Once again, however, Anger had no music. But in 1973 he met Led Zeppelin’s Jimmy Page at a Sotheby’s auction in London, where both were bidding on an Aleister Crowley manuscript (or personal item; the story changes). The two got along, Anger asked him to do the soundtrack, and Page started working on some ideas at his home studio in Scotland’s secluded Boleskine House, Crowley’s former residence. By 1976, Page still had no complete film to view, and Anger, who had been kicked out of Page’s London home by the musician’s girlfriend, Charlotte Martin, accused Page publicly of being washed up. (The Page soundtrack, a droning ambient affair, was first released in 1987.) There are different versions of what happened next, but the most likely scenario is that Beausoleil learned about the break with Page, which was publicized in the music press, and wrote Anger from Tracy Prison in Northern California offering to complete the job he had wanted all along. Anger gave him $3000, and the soundtrack was completed in 1979. A limited release LP containing Beausoleil’s complete recordings followed in 1980.

While Lucifer Rising (and all of the Anger films I’ve seen) contains a great deal of kitsch and ostentation, Beausoleil’s music has a sinister, ethereal, interdimensional majesty that is entirely convincing, despite a few sloppy moments that are inevitable given the limited and regimented practice time (a number of his fellow inmates contributed to the project; Beausoleil called them the Freedom Orchestra). In effect, it’s the music, not the film, that delivers on Anger’s revolutionary premise. Beausoleil ended up building much of the equipment and many of the instruments himself, and devised some extraordinary sounds combining processed guitar, EBow, keyboards, and effects pedals. While clearly drawn from the harmonic minor psych-rock of pre-Dark Side of the Moon Pink Floyd, particularly 1972’s Live at Pompeii, there are jazz and ambient flourishes as well, including brilliant use of trumpet and the Fender Rhodes.

Beasoleil, writing in 2014, described his mindset during the experience:

When I composed and recorded the soundtrack for a re-conceptualized Lucifer Rising a decade later I drew upon my own life experiences to tell the story in music evocative of the mythical Lucifer awakening from his pit of despair, rekindling his torch, and rising like a phoenix from the ashes of his own unmaking.

One of the life experiences he’s referring to is the torture and murder of a music teacher and his former roommate, Gary Hinman.

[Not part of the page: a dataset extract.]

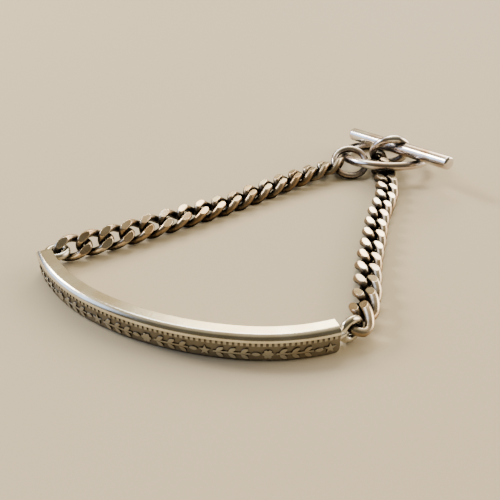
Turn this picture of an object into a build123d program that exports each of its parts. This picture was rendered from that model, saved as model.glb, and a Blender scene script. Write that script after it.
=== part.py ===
"""A silver bracelet: a bar cut from a coin's rim, two curb chains and a T-bar toggle, laid on a table."""
import math
import os

from build123d import *

# Coin bar, seen from outside with the coin's rim on top
BAR_LENGTH = 57.5
BAR_HEIGHT = 4.5
BAR_THICKNESS = 2.5
BAR_START = (-39.05, -15.17)
BAR_START_HEADING = -64.3
OUTER_ROUNDING = 1.0
INNER_ROUNDING = 1.1
FOOT_ROUNDING = 0.2
END_ROUNDING = 0.9

# Bends of the bar from its left end, as shares of its length with their radii
BEND_SHARE, BEND_RADIUS = 0, 1
BENDS = (
    (0.31, 35.0),
    (0.45, 49.3),
    (0.24, 32.0),
)

# Coin relief on the outer face: rim, border teeth and a band of leaves, rosettes and stars
RIM_HEIGHT = 1.15
RELIEF = 0.22
TOOTH_PITCH = 0.8
TOOTH_WIDTH = 0.44
TOOTH_HEIGHT = 0.6
TOOTH_DEPTH = 0.17
BAND_SHARE = 0.52
MOTIF_SHARE = 0.66
MOTIF_DEPTH = 0.19
MOTIF_ROOT = 0.15
SPRIGS = 6
STAR_POINTS = 5
LEAF_PAIRS = 3
LEAF_LENGTH = 1.3
LEAF_WIDTH = 0.62
LEAF_ANGLE = 34
STEM_WIDTH = 0.3
BAND_MARGIN = 1.6

# Soldered loops at the bar's two ends: how far each is turned from the bar's line and tilted on its neck
LOOP_RADIUS = 1.65
LOOP_WIRE = 1.3
LOOP_REACH = 2.58
NECK_DIAMETER = 1.7
LEFT_LOOP_TURN = -61.1
RIGHT_LOOP_TURN = 15.6
LEFT_LOOP_TILT = 90.0
RIGHT_LOOP_TILT = 0.0

# Curb chain
LINK_PITCH = 3.97
LINK_WIRE = 1.4
LINK_WIDTH = 4.72
LINK_THICKNESS = 2.7
LINK_TWIST = 50.0
LINK_FULLNESS = 0.5
LINK_BENDS = 4
GAP = 0.12

# Toggle ring, raised at its near side by the chain that runs under it, and set by its left and near sides
RING_RADIUS = 9.35
RING_WIRE = 1.8
RING_LEFT = 18.35
RING_NEAR = 18.2
RING_NEAR_HEIGHT = 3.98

# Jump ring between the left chain and the toggle ring
JUMP_RADIUS = 3.5
JUMP_WIRE = 1.4
JUMP_MIDDLE = (19.1, 23.4)
JUMP_SLOPE = 32.0

# T-bar with its soldered eye: it reaches over the ring on both sides
ROD_DIAMETER = 2.8
ROD_MIDDLE = (29.63, 25.04, 5.38)
ROD_HEADING = -56.27
ROD_RISE = 6.85
ROD_OVERHANG = 5.23
ROD_ROUNDING = 0.5
EYE_RADIUS = 3.75
EYE_WIRE = 1.7
EYE_MIDDLE = (28.2, 25.6)
EYE_LEAN = 24.0

TABLE_GAP = 0.02

# Brings the middle of the whole footprint to the origin
CENTRING = (0.2, -0.08)

# Routes of the two chains from the bar's loops to the clasp. The chord runs from the loop's middle to
# the clasp's eye or jump ring: share of the chord, offset to its left, lift and roll of the flat side.
RIGHT_ROUTE = [
    (0.0404, -1.075, 0.899, 39.4),
    (0.1351, -1.333, 0.701, 20.3),
    (0.2990, -0.534, 0.131, -2.4),
    (0.4406, -0.400, 0.070, 0.7),
    (0.5853, -0.300, 0.090, 0.3),
    (0.7414, -0.999, 0.081, -2.1),
    (0.8853, 0.213, 0.163, 4.9),
    (0.9886, 2.455, 0.461, 14.0),
]
LEFT_ROUTE = [
    (0.0420, -0.198, 1.093, -52.8),
    (0.1742, -0.639, 0.919, -41.6),
    (0.3091, -0.537, 0.699, -23.6),
    (0.4512, -0.157, 0.270, -10.4),
    (0.5452, 0.240, 0.050, 0.2),
    (0.7180, 1.050, 0.290, 1.3),
    (0.9372, 1.360, 0.830, 20.2),
]

os.makedirs("parts", exist_ok=True)


def save(piece, label):
    """Names a finished piece and writes it."""
    centred = piece.part.moved(Pos(*CENTRING))
    centred.label = label
    export_step(centred, f"parts/{label}.step")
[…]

When Beausoleil moved out of Anger’s San Francisco pad in 1967, he traveled south and got involved with Manson and his cult in Los Angeles, playing guitar on what would become Manson’s first LP, 1970’s LIE: The Love and Terror Cult. On July 25, 1969, Manson sent Beausoleil to Hinman’s Topanga Canyon home, either to recoup $1,000 for bad drugs or steal a rumored inheritance. Beausoleil held him hostage and beat him for three days while Hinman repeatedly insisted that he had no money. At one point, Manson arrived briefly with a sword, slashing Hinman’s face and nearly cutting his ear in two. Manson gave the order on late Sunday, and Beausoleil stabbed Hinman twice in the heart with a Bowie knife, wrote “POLITICAL PIGGY” on the wall in Hinman’s blood (an attempt to implicate the Black Panthers), and fled in one of Hinman’s cars. He was picked up a week later by the police, passed out in the same car.

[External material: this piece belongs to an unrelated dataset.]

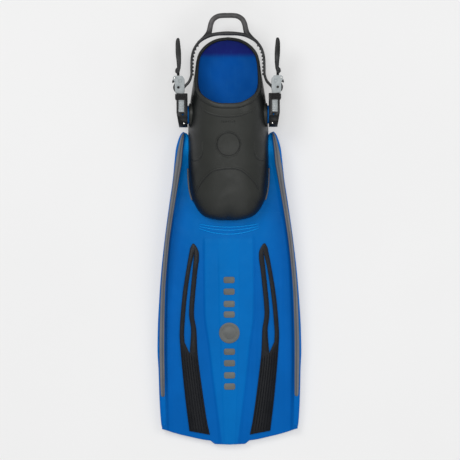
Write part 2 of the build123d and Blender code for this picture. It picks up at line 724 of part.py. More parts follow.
def strap_half_sketch():
    """Right half of the strap seen edge-on, from the heel to the end of the pull tab."""
    with BuildSketch() as plan:
        with BuildLine() as path:
            heel = Spline(
                [(0, 276.2), (28, 272.6), (40, 265.4), (47.6, 255), (50.9, 243), (51.5, 231), STRAP_BEND],
                tangents=[(1, 0), (0, -1)],
            )
            bend = Spline(heel @ 1, wrap_point(WRAP_IN), tangents=[(0, -1), wrap_direction(WRAP_IN)])
            wrap = CenterArc((ROLLER_X, ROLLER_Y), WRAP_R, WRAP_IN, WRAP_OUT - WRAP_IN)
            Spline(wrap @ 1, TAIL_TOP, tangents=[wrap_direction(WRAP_OUT), (0, 1)])
        trace(path.line, line_width=STRAP_THICK)
        with BuildLine():
            pad = Spline((0, 279.4), (24, 277), (38, 269.5), tangents=[(1, 0), (0.8, -0.7)])
            Polyline(pad @ 1, (34, 268.9), (24, 273.6), (0, 275.4), (0, 279.4))
        make_face()
        with BuildLine():
            Polyline((68.8, 220), (72, 220), (74.4, 224), (74.4, 226.4), (72.6, 228.6))
            back = Spline((72.6, 228.6), (73.4, 238), (73.8, 250), (73.0, 262))
            tip = ThreePointArc(back @ 1, (71.6, 268.4), (69.6, 270.5))
            Spline(tip @ 1, (67.6, 264), (66.5, 246), (68.8, 220))
        make_face()
        for tooth in range(TOOTH_COUNT):
            place = 1 - (TOOTH_STEP * tooth + 1) / heel.length
            spot, along = heel @ place, heel % place
            inset = (STRAP_THICK + TOOTH_REACH - TOOTH_ROOT) / 2
            turn = math.degrees(math.atan2(-along.X, along.Y))
            with Locations((spot.X + along.Y * inset, spot.Y - along.X * inset)):
                Rectangle(TOOTH_REACH + TOOTH_ROOT, TOOTH_WIDTH, rotation=turn)
    return plan.sketch


with BuildPart() as heel_strap:
    with BuildSketch(buckle_level(-STRAP_HALF_WIDTH)):
        add(strap_half_sketch())
        mirror(about=Plane.YZ)
    extrude(amount=2 * STRAP_HALF_WIDTH)
    with BuildSketch(buckle_level(-LOOP_HALF_WIDTH)):
        with BuildLine():
            Polyline((0, 277), (0, 275.6), (24, 273.6), (36, 268.6))
            grip = [(36, 268.6), (31.4, 276), (29.6, 283), (27.4, 292), (21.6, 300.6), (12, 305.2), (0, HALF_LENGTH)]
            Spline(grip, tangents=[(-0.8, 0.9), (-1, 0)])
            Line((0, HALF_LENGTH), (0, 277))
        make_face()
        mirror(about=Plane.YZ)
        with Locations((0, 289.8)):
            RectangleRounded(42, 18.6, 7, mode=Mode.SUBTRACT)
    extrude(amount=2 * LOOP_HALF_WIDTH)

save(heel_strap, "heel_strap")
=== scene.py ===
import json
import math

import bmesh
import bpy
import numpy as np
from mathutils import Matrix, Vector


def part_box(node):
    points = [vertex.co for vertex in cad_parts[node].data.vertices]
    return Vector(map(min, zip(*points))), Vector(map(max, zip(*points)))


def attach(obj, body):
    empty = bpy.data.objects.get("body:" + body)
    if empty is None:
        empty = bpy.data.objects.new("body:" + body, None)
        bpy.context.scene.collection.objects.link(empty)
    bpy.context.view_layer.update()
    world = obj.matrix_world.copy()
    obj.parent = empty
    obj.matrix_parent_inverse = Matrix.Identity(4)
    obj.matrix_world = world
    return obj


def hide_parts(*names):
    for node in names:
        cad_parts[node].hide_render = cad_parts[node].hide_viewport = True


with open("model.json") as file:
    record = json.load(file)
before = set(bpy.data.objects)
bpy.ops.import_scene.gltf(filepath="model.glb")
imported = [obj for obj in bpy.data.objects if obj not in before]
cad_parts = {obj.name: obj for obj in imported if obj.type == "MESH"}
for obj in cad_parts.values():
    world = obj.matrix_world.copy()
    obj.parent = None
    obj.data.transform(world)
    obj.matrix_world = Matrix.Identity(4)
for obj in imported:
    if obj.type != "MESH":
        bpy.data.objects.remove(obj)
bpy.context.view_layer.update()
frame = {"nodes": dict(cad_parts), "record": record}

# Lengths below are in millimetres in the CAD's own frame: +X across, +Y to the heel, +Z up.
MM = 0.001
SIDES = (("right", 1), ("left", -1))


def low(node):
    """Lowest corner of a CAD node, in millimetres."""
    return [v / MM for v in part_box(node)[0]]


def high(node):
    """Highest corner of a CAD node, in millimetres."""
    return [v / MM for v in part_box(node)[1]]


JOINTS = {joint["name"]: joint for joint in frame["record"]["behaviour"]["joints"]}
PIVOT_Y, PIVOT_Z = [v / MM for v in JOINTS["strap_swing"]["pos_m"][1:]]
ROLLER_X, ROLLER_Y = [v / MM for v in JOINTS["roller_turn_right"]["pos_m"][:2]]
STRAP_HALF = (high("heel_strap")[2] - low("heel_strap")[2]) / 2
WEB_BOTTOM = high("pocket_sole")[2]
WEB_TOP = low("pocket_flare_right")[2]
PANEL_TOP = low("blade_badge")[2]
INSERT_TOP = high("channel_insert_right")[2]
INSERT_BOTTOM = low("channel_insert_right")[2]


# ---- Curves and interpolation ----
def smooth(x, knots_x, knots_y):
    """Value at x of a smooth curve through the knots, which may be given in either order."""
    xs = np.asarray(knots_x, float)
    ys = np.asarray(knots_y, float)
    if xs[0] > xs[-1]:
        xs, ys = xs[::-1], ys[::-1]
    steps = np.diff(xs)
    slopes = np.diff(ys) / steps
    tangents = np.empty_like(ys)
    tangents[0], tangents[-1] = slopes[0], slopes[-1]
    same = slopes[:-1] * slopes[1:] > 0
    mean = 2 * slopes[:-1] * slopes[1:] / np.where(same, slopes[:-1] + slopes[1:], 1)
    tangents[1:-1] = np.where(same, mean, 0)
    x = min(max(x, xs[0]), xs[-1])
    i = int(min(max(np.searchsorted(xs, x) - 1, 0), len(steps) - 1))
    t = (x - xs[i]) / steps[i]
    h = steps[i]
    return float(
        ys[i] * (1 + 2 * t) * (1 - t) ** 2
        + tangents[i] * h * t * (1 - t) ** 2
        + ys[i + 1] * t * t * (3 - 2 * t)
        + tangents[i + 1] * h * t * t * (t - 1)
    )


def through(points, count, closed=False, even=2):
    """count points along a smooth curve through the points, even in their first `even` coordinates."""
    p = np.asarray(points, float)
    n = len(p)
    if closed:
        ring = np.vstack([p[-1], p, p[0], p[1]])
        spans = n
    else:
        ring = np.vstack([2 * p[0] - p[1], p, 2 * p[-1] - p[-2]])
        spans = n - 1
    t = np.linspace(0, 1, 24, endpoint=False)[:, None]
    parts = []
    for i in range(spans):
        a, b, c, d = ring[i : i + 4]
        parts.append(
            0.5 * (2 * b + (c - a) * t + (2 * a - 5 * b + 4 * c - d) * t**2 + (3 * b - a - 3 * c + d) * t**3)
        )
    dense = np.vstack([*parts, p[:1] if closed else p[-1:]])
    run = np.concatenate([[0], np.cumsum(np.linalg.norm(np.diff(dense[:, :even], axis=0), axis=1))])
    where = np.linspace(0, run[-1], count, endpoint=not closed)
    return np.column_stack([np.interp(where, run, dense[:, k]) for k in range(dense.shape[1])])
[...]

“I killed a man by the name of Gary Hinman by stabbing him twice,” Beausoleil told the commissioner at his 2008 parole hearing. “That’s the bare bones facts of it. I didn’t have a very good reason. In fact, the reason that I had that seemed so important at the time was petty. It’s selfish.” This was the first murder attributed to the Manson Family, who he has defended since his conviction. He believes—and he may be right—that the eight murders Manson subsequently ordered were meant to avert suspicion from Beausoleil.

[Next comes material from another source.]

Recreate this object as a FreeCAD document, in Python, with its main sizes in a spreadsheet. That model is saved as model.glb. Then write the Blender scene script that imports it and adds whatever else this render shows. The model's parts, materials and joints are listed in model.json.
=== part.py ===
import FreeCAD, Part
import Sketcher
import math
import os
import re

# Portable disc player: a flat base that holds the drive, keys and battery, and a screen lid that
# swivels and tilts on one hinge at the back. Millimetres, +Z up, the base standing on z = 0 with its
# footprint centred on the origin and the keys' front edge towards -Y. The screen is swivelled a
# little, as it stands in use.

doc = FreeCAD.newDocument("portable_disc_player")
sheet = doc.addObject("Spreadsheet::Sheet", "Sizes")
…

Probably it’s a coincidence, but there is a scene in Lucifer Rising where a High Priest (Chris Jagger, who Anger fired mid-production) spears and kills a woman running through a forest, and is afterwards seen clutching a dagger drenched and dripping with blood. (An organ shimmers, cymbals pile, a guitar flange oscillates like a theremin.) He is naked, and blood smears his body. Blankly, he climbs into a bathtub, lays down, and plunges himself under the water. He is then reborn (The darkly melodic theme resounds on the low register of Beausoleil’s guitar) into a High Priestess (Marianne Faithfull), who summons Lucifer. The “birthday party for the Aquarian Age,” the “age of the child,” the age of selfish disobedience, has begun.